[DATA PROVIDED]
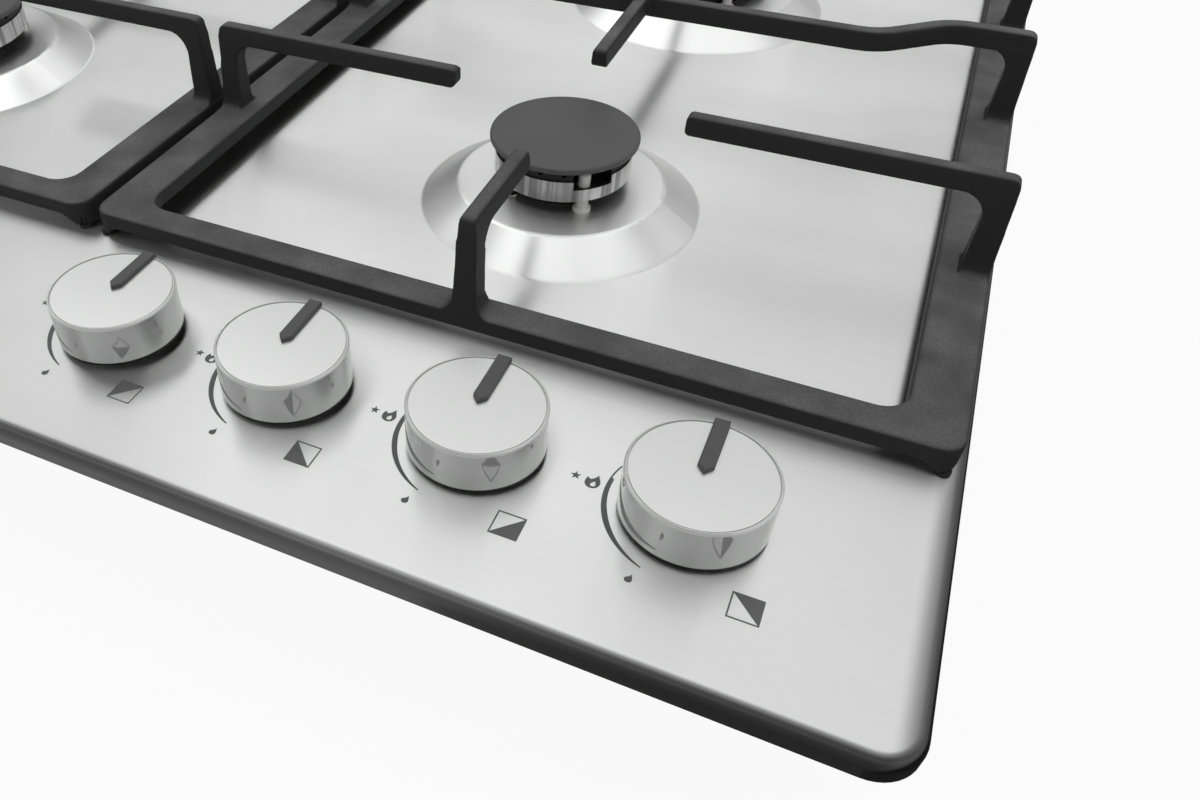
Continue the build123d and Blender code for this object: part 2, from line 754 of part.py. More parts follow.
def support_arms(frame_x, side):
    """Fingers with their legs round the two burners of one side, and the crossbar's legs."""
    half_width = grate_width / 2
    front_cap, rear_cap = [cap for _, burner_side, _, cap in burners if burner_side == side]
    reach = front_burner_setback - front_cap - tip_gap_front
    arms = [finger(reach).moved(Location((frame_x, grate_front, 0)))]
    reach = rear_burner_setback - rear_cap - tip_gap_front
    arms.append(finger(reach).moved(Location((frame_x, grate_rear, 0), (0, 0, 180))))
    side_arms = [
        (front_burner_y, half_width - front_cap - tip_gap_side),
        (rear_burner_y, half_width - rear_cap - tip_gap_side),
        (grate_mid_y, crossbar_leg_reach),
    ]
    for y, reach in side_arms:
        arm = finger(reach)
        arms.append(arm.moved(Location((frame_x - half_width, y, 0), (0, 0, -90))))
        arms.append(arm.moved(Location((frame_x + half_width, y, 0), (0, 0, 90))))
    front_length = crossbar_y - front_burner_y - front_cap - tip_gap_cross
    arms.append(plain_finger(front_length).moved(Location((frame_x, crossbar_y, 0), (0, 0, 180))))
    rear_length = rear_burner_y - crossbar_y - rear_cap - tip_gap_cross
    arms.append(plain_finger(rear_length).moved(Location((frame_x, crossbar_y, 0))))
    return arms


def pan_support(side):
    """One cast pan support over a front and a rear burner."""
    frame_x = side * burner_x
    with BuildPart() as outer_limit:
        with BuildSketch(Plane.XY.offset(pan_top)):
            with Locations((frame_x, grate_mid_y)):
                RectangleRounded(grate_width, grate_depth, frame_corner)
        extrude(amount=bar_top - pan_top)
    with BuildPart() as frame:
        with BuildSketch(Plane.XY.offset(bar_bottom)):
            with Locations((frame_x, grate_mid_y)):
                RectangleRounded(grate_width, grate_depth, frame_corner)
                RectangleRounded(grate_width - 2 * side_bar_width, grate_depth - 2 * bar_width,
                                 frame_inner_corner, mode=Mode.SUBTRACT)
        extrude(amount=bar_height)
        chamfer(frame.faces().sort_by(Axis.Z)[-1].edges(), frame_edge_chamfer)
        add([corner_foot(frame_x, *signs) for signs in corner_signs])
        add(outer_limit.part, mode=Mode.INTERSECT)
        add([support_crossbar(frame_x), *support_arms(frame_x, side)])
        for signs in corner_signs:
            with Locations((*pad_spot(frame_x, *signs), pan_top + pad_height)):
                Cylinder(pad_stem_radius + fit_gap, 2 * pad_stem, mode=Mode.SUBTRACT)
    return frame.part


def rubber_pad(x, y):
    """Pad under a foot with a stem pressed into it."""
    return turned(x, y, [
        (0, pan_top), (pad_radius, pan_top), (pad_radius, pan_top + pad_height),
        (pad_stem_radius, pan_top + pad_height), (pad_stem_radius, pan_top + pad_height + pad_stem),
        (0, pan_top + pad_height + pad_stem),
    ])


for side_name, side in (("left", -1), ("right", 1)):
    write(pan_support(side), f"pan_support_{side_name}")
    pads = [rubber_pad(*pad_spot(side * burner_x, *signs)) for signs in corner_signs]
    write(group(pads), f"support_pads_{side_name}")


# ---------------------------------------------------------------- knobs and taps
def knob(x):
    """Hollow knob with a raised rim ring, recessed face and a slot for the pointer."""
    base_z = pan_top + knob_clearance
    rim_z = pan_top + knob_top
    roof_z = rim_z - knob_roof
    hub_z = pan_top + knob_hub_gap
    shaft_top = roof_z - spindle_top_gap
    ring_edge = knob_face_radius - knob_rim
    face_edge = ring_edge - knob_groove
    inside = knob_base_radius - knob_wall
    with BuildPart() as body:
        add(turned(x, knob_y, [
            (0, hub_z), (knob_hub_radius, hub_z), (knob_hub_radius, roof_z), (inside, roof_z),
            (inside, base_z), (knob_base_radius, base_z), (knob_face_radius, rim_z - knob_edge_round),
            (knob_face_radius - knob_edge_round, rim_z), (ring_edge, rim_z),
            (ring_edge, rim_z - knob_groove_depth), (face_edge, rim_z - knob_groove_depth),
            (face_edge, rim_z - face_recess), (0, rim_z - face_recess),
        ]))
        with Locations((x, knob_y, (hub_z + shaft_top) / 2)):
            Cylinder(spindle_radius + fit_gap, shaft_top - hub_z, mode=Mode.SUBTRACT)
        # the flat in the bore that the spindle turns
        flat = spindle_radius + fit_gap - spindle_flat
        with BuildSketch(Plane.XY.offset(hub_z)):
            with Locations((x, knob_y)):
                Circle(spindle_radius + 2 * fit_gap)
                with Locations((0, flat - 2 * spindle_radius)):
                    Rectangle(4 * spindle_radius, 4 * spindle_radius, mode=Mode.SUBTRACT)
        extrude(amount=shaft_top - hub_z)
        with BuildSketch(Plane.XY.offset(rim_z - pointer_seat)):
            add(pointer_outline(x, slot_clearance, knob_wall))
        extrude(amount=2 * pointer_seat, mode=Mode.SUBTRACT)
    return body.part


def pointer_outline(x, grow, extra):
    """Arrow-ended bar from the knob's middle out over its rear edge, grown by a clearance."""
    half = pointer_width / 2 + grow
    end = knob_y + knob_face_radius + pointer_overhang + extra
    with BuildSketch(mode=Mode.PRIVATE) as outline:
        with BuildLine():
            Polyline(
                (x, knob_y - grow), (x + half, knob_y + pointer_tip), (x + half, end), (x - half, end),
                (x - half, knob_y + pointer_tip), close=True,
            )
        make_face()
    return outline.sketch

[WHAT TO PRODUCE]
Reproduce the material above exactly; please quote every line of it.

[TASK RESPONSE]
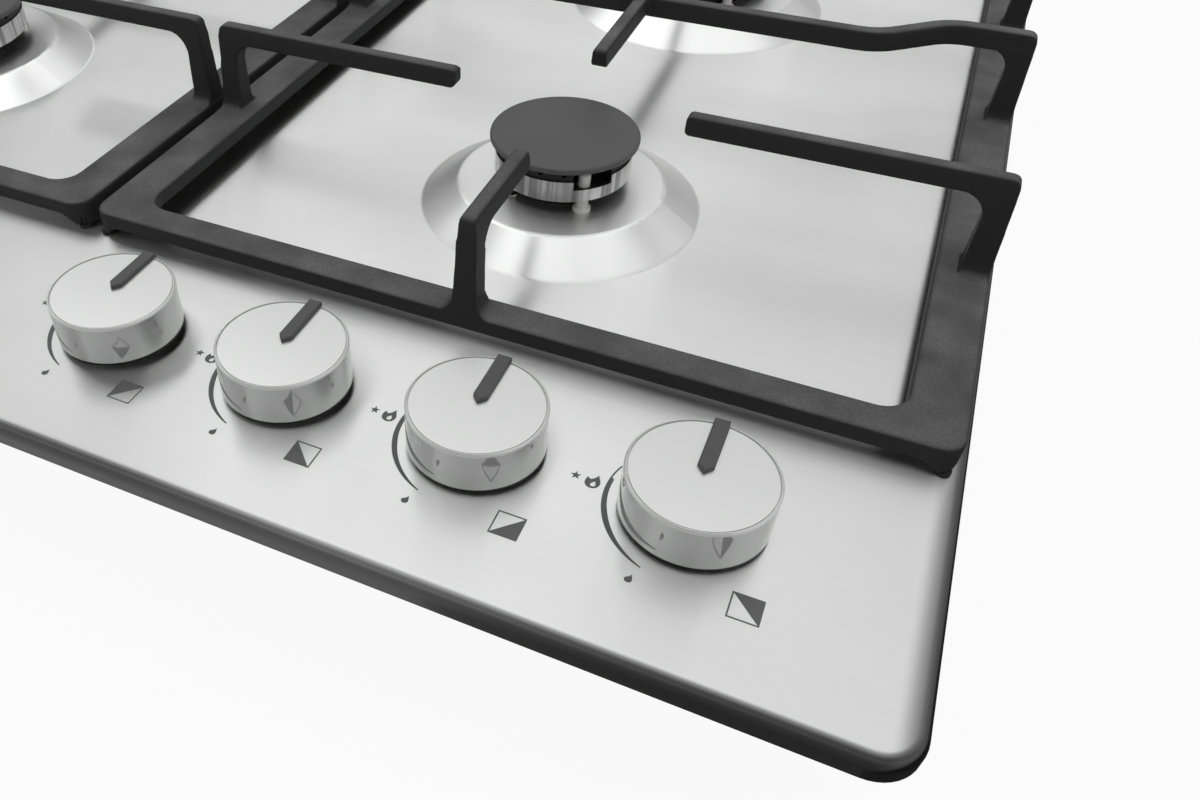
Continue the build123d and Blender code for this object: part 2, from line 754 of part.py. More parts follow.
def support_arms(frame_x, side):
    """Fingers with their legs round the two burners of one side, and the crossbar's legs."""
    half_width = grate_width / 2
    front_cap, rear_cap = [cap for _, burner_side, _, cap in burners if burner_side == side]
    reach = front_burner_setback - front_cap - tip_gap_front
    arms = [finger(reach).moved(Location((frame_x, grate_front, 0)))]
    reach = rear_burner_setback - rear_cap - tip_gap_front
    arms.append(finger(reach).moved(Location((frame_x, grate_rear, 0), (0, 0, 180))))
    side_arms = [
        (front_burner_y, half_width - front_cap - tip_gap_side),
        (rear_burner_y, half_width - rear_cap - tip_gap_side),
        (grate_mid_y, crossbar_leg_reach),
    ]
    for y, reach in side_arms:
        arm = finger(reach)
        arms.append(arm.moved(Location((frame_x - half_width, y, 0), (0, 0, -90))))
        arms.append(arm.moved(Location((frame_x + half_width, y, 0), (0, 0, 90))))
    front_length = crossbar_y - front_burner_y - front_cap - tip_gap_cross
    arms.append(plain_finger(front_length).moved(Location((frame_x, crossbar_y, 0), (0, 0, 180))))
    rear_length = rear_burner_y - crossbar_y - rear_cap - tip_gap_cross
    arms.append(plain_finger(rear_length).moved(Location((frame_x, crossbar_y, 0))))
    return arms


def pan_support(side):
    """One cast pan support over a front and a rear burner."""
    frame_x = side * burner_x
    with BuildPart() as outer_limit:
        with BuildSketch(Plane.XY.offset(pan_top)):
            with Locations((frame_x, grate_mid_y)):
                RectangleRounded(grate_width, grate_depth, frame_corner)
        extrude(amount=bar_top - pan_top)
    with BuildPart() as frame:
        with BuildSketch(Plane.XY.offset(bar_bottom)):
            with Locations((frame_x, grate_mid_y)):
                RectangleRounded(grate_width, grate_depth, frame_corner)
                RectangleRounded(grate_width - 2 * side_bar_width, grate_depth - 2 * bar_width,
                                 frame_inner_corner, mode=Mode.SUBTRACT)
        extrude(amount=bar_height)
        chamfer(frame.faces().sort_by(Axis.Z)[-1].edges(), frame_edge_chamfer)
        add([corner_foot(frame_x, *signs) for signs in corner_signs])
        add(outer_limit.part, mode=Mode.INTERSECT)
        add([support_crossbar(frame_x), *support_arms(frame_x, side)])
        for signs in corner_signs:
            with Locations((*pad_spot(frame_x, *signs), pan_top + pad_height)):
                Cylinder(pad_stem_radius + fit_gap, 2 * pad_stem, mode=Mode.SUBTRACT)
    return frame.part


def rubber_pad(x, y):
    """Pad under a foot with a stem pressed into it."""
    return turned(x, y, [
        (0, pan_top), (pad_radius, pan_top), (pad_radius, pan_top + pad_height),
        (pad_stem_radius, pan_top + pad_height), (pad_stem_radius, pan_top + pad_height + pad_stem),
        (0, pan_top + pad_height + pad_stem),
    ])


for side_name, side in (("left", -1), ("right", 1)):
    write(pan_support(side), f"pan_support_{side_name}")
    pads = [rubber_pad(*pad_spot(side * burner_x, *signs)) for signs in corner_signs]
    write(group(pads), f"support_pads_{side_name}")


# ---------------------------------------------------------------- knobs and taps
def knob(x):
    """Hollow knob with a raised rim ring, recessed face and a slot for the pointer."""
    base_z = pan_top + knob_clearance
    rim_z = pan_top + knob_top
    roof_z = rim_z - knob_roof
    hub_z = pan_top + knob_hub_gap
    shaft_top = roof_z - spindle_top_gap
    ring_edge = knob_face_radius - knob_rim
    face_edge = ring_edge - knob_groove
    inside = knob_base_radius - knob_wall
    with BuildPart() as body:
        add(turned(x, knob_y, [
            (0, hub_z), (knob_hub_radius, hub_z), (knob_hub_radius, roof_z), (inside, roof_z),
            (inside, base_z), (knob_base_radius, base_z), (knob_face_radius, rim_z - knob_edge_round),
            (knob_face_radius - knob_edge_round, rim_z), (ring_edge, rim_z),
            (ring_edge, rim_z - knob_groove_depth), (face_edge, rim_z - knob_groove_depth),
            (face_edge, rim_z - face_recess), (0, rim_z - face_recess),
        ]))
        with Locations((x, knob_y, (hub_z + shaft_top) / 2)):
            Cylinder(spindle_radius + fit_gap, shaft_top - hub_z, mode=Mode.SUBTRACT)
        # the flat in the bore that the spindle turns
        flat = spindle_radius + fit_gap - spindle_flat
        with BuildSketch(Plane.XY.offset(hub_z)):
            with Locations((x, knob_y)):
                Circle(spindle_radius + 2 * fit_gap)
                with Locations((0, flat - 2 * spindle_radius)):
                    Rectangle(4 * spindle_radius, 4 * spindle_radius, mode=Mode.SUBTRACT)
        extrude(amount=shaft_top - hub_z)
        with BuildSketch(Plane.XY.offset(rim_z - pointer_seat)):
            add(pointer_outline(x, slot_clearance, knob_wall))
        extrude(amount=2 * pointer_seat, mode=Mode.SUBTRACT)
    return body.part


def pointer_outline(x, grow, extra):
    """Arrow-ended bar from the knob's middle out over its rear edge, grown by a clearance."""
    half = pointer_width / 2 + grow
    end = knob_y + knob_face_radius + pointer_overhang + extra
    with BuildSketch(mode=Mode.PRIVATE) as outline:
        with BuildLine():
            Polyline(
                (x, knob_y - grow), (x + half, knob_y + pointer_tip), (x + half, end), (x - half, end),
                (x - half, knob_y + pointer_tip), close=True,
            )
        make_face()
    return outline.sketch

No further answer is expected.